• **Exercise details**
Take the data below and extract the lines from the one with "Reconstruct the object" to the one with "SEAM_DEPTH = 0.0012", inclusive, exactly as written.

• **Records for the task**

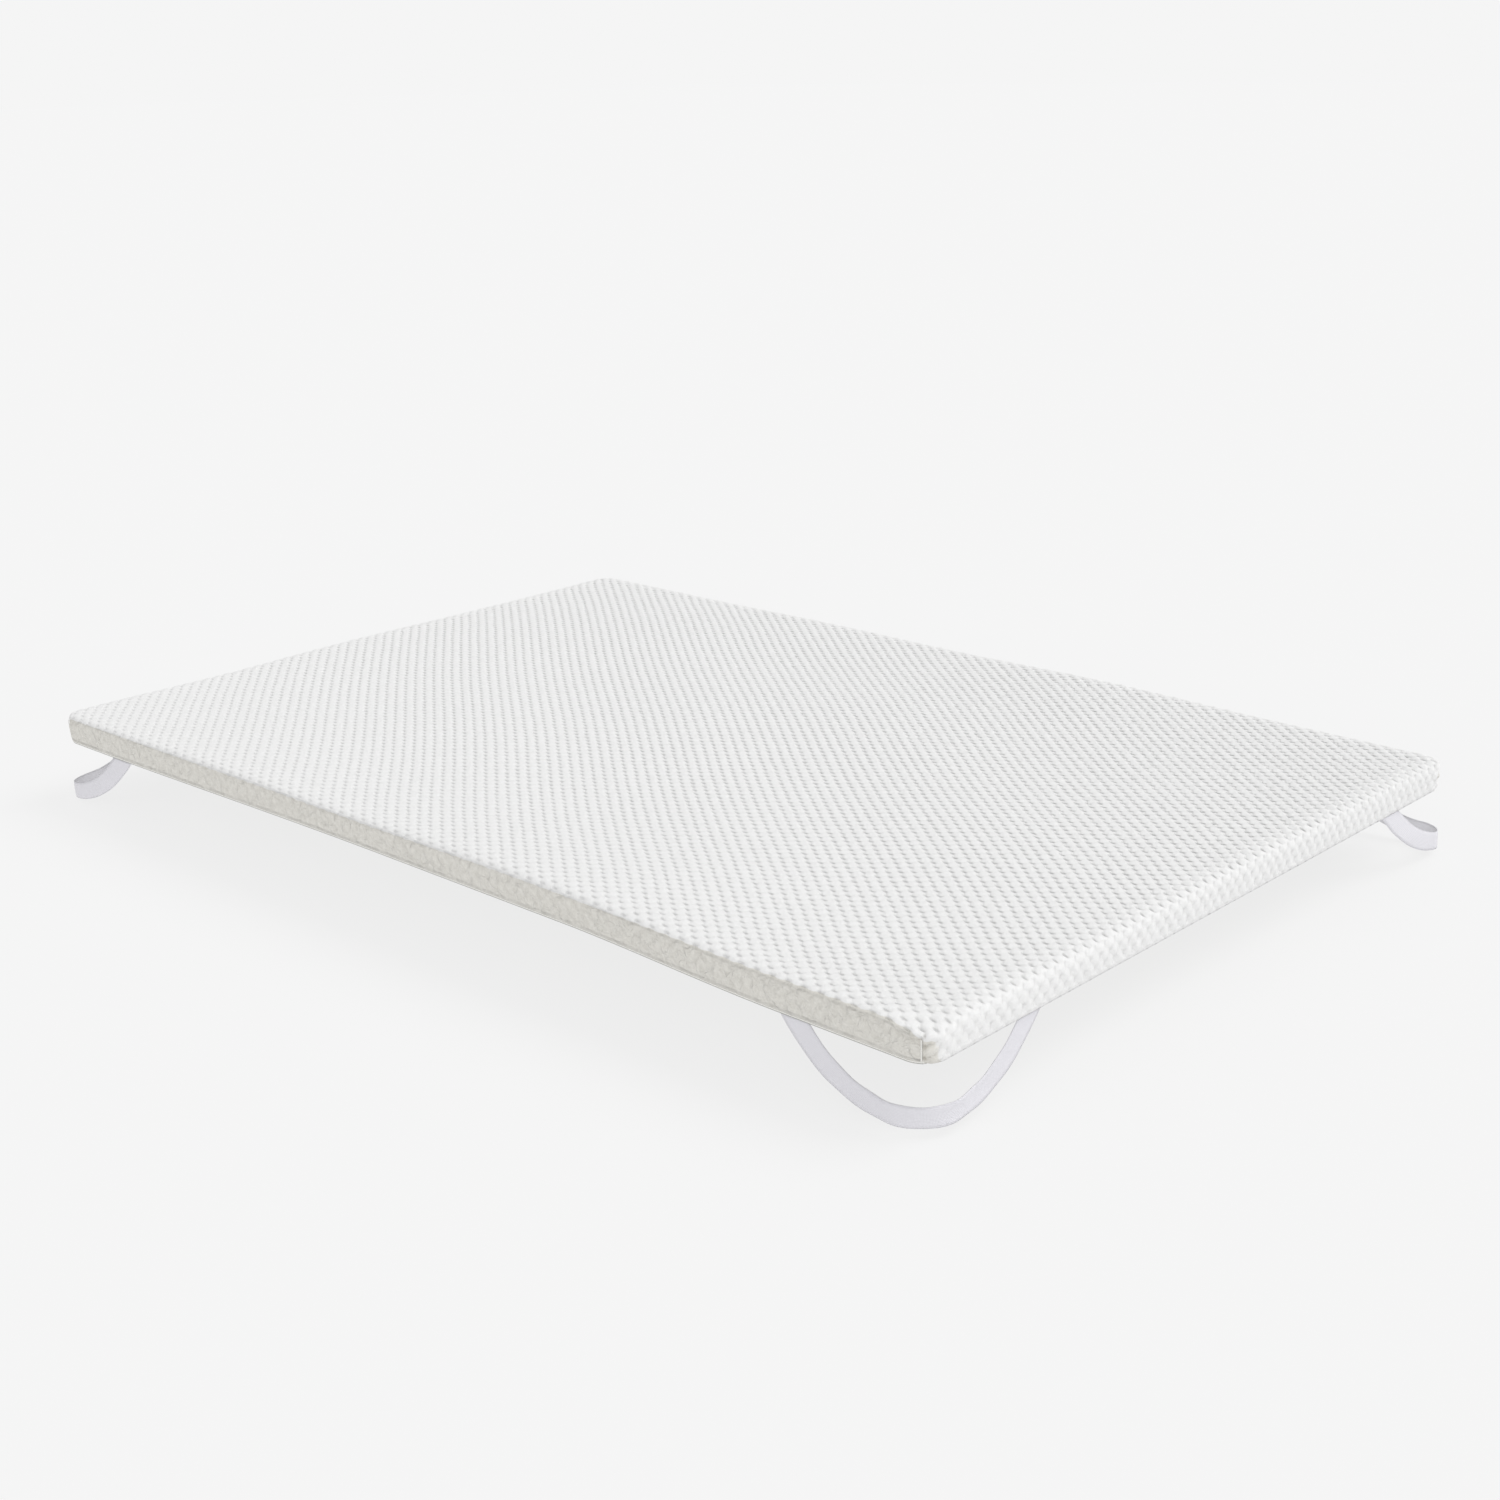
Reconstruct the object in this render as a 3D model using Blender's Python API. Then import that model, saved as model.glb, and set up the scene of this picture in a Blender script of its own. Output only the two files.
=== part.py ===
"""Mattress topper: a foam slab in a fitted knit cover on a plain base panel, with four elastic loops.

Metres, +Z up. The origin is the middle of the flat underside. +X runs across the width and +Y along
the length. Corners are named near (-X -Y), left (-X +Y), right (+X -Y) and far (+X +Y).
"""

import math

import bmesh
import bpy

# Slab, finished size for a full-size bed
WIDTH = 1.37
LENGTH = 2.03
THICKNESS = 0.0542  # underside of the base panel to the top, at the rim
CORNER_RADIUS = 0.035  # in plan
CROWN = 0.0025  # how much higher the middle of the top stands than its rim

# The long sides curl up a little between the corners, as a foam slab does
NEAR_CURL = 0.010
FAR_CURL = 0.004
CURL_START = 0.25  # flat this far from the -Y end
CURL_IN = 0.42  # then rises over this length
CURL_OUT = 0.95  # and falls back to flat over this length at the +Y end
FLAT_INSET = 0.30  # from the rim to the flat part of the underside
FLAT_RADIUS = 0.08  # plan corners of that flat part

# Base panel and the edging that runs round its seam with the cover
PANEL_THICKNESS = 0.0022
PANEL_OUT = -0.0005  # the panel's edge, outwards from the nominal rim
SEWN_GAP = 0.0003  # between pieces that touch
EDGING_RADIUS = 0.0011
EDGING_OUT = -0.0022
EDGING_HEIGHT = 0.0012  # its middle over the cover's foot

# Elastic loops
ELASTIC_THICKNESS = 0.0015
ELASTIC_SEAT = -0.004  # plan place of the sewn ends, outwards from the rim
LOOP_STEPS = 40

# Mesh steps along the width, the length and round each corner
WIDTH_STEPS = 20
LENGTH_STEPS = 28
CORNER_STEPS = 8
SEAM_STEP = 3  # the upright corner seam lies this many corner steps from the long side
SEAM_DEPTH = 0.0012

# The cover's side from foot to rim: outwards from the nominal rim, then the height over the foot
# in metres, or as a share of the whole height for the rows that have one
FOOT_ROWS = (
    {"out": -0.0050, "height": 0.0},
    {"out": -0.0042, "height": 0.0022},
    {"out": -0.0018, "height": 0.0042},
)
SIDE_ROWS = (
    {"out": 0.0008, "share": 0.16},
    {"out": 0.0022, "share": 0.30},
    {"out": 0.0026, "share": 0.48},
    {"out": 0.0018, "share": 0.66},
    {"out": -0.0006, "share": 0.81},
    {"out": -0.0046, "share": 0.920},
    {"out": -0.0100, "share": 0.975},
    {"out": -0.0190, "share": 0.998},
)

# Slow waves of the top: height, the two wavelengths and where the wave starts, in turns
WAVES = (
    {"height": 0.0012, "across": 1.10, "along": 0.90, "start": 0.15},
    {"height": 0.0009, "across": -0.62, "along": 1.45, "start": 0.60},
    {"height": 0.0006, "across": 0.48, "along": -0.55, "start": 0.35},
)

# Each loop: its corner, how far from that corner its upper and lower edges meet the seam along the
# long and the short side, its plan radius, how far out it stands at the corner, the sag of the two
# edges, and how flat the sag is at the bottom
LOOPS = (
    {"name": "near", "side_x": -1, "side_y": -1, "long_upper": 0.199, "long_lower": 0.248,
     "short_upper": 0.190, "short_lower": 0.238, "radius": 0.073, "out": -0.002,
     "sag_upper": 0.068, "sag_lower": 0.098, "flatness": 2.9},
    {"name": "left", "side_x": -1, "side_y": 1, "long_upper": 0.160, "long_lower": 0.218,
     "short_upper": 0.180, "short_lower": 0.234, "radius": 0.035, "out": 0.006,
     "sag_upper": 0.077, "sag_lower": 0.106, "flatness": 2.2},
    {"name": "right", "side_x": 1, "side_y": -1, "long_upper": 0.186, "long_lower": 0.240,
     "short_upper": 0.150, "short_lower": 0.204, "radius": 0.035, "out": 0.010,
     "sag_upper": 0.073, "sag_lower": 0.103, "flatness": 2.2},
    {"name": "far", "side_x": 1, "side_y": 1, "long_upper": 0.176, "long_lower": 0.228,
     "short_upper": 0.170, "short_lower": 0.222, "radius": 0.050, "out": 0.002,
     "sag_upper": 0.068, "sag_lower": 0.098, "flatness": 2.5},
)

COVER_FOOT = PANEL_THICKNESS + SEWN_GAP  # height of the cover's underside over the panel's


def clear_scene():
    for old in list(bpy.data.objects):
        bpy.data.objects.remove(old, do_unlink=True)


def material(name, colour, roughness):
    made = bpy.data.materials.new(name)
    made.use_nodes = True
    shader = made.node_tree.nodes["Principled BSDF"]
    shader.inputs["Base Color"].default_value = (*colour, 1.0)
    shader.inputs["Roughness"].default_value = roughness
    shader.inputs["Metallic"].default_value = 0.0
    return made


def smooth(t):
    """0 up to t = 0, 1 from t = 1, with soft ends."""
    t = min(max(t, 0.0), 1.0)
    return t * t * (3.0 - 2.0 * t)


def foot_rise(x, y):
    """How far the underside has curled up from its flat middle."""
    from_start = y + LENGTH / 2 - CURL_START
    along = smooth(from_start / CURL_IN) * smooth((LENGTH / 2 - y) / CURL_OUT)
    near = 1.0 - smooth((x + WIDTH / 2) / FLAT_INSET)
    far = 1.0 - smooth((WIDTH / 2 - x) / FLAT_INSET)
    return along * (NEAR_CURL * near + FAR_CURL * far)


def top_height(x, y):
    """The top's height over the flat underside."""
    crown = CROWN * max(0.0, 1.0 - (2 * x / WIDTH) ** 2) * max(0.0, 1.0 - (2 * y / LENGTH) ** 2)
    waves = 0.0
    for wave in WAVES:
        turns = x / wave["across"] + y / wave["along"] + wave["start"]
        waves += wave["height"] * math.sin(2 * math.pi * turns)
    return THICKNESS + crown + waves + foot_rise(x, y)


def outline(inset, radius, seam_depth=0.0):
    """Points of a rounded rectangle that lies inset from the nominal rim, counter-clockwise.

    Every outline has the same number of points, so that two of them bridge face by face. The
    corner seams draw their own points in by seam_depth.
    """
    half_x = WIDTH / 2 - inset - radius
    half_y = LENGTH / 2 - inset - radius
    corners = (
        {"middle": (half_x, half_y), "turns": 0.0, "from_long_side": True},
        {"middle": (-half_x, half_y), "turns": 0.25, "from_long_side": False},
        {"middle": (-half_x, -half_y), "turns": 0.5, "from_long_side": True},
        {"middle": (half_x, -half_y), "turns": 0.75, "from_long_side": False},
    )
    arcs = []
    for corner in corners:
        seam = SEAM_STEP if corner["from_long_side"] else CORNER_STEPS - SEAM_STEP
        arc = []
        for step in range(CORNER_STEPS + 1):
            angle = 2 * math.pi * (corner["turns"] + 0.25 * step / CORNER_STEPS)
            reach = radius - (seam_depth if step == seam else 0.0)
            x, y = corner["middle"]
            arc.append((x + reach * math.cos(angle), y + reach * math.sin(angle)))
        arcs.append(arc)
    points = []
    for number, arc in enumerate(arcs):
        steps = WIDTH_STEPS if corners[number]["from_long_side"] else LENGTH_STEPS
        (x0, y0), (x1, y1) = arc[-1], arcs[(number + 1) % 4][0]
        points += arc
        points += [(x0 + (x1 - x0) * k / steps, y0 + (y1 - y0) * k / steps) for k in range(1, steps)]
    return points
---
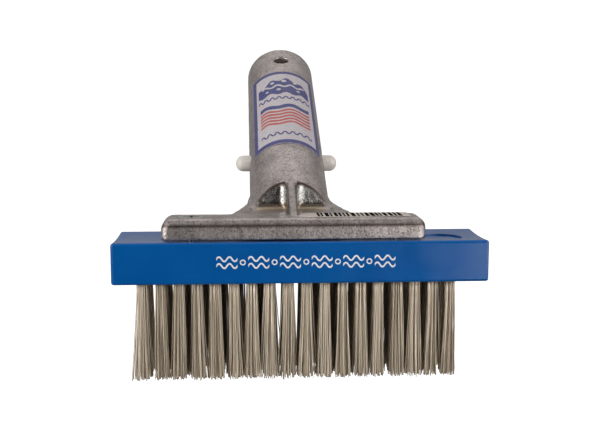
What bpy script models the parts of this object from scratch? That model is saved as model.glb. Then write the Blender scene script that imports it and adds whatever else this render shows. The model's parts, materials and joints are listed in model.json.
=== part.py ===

• **Finished exercise**
Reconstruct the object in this render as a 3D model using Blender's Python API. Then import that model, saved as model.glb, and set up the scene of this picture in a Blender script of its own. Output only the two files.
=== part.py ===
"""Mattress topper: a foam slab in a fitted knit cover on a plain base panel, with four elastic loops.

Metres, +Z up. The origin is the middle of the flat underside. +X runs across the width and +Y along
the length. Corners are named near (-X -Y), left (-X +Y), right (+X -Y) and far (+X +Y).
"""

import math

import bmesh
import bpy

# Slab, finished size for a full-size bed
WIDTH = 1.37
LENGTH = 2.03
THICKNESS = 0.0542  # underside of the base panel to the top, at the rim
CORNER_RADIUS = 0.035  # in plan
CROWN = 0.0025  # how much higher the middle of the top stands than its rim

# The long sides curl up a little between the corners, as a foam slab does
NEAR_CURL = 0.010
FAR_CURL = 0.004
CURL_START = 0.25  # flat this far from the -Y end
CURL_IN = 0.42  # then rises over this length
CURL_OUT = 0.95  # and falls back to flat over this length at the +Y end
FLAT_INSET = 0.30  # from the rim to the flat part of the underside
FLAT_RADIUS = 0.08  # plan corners of that flat part

# Base panel and the edging that runs round its seam with the cover
PANEL_THICKNESS = 0.0022
PANEL_OUT = -0.0005  # the panel's edge, outwards from the nominal rim
SEWN_GAP = 0.0003  # between pieces that touch
EDGING_RADIUS = 0.0011
EDGING_OUT = -0.0022
EDGING_HEIGHT = 0.0012  # its middle over the cover's foot

# Elastic loops
ELASTIC_THICKNESS = 0.0015
ELASTIC_SEAT = -0.004  # plan place of the sewn ends, outwards from the rim
LOOP_STEPS = 40

# Mesh steps along the width, the length and round each corner
WIDTH_STEPS = 20
LENGTH_STEPS = 28
CORNER_STEPS = 8
SEAM_STEP = 3  # the upright corner seam lies this many corner steps from the long side
SEAM_DEPTH = 0.0012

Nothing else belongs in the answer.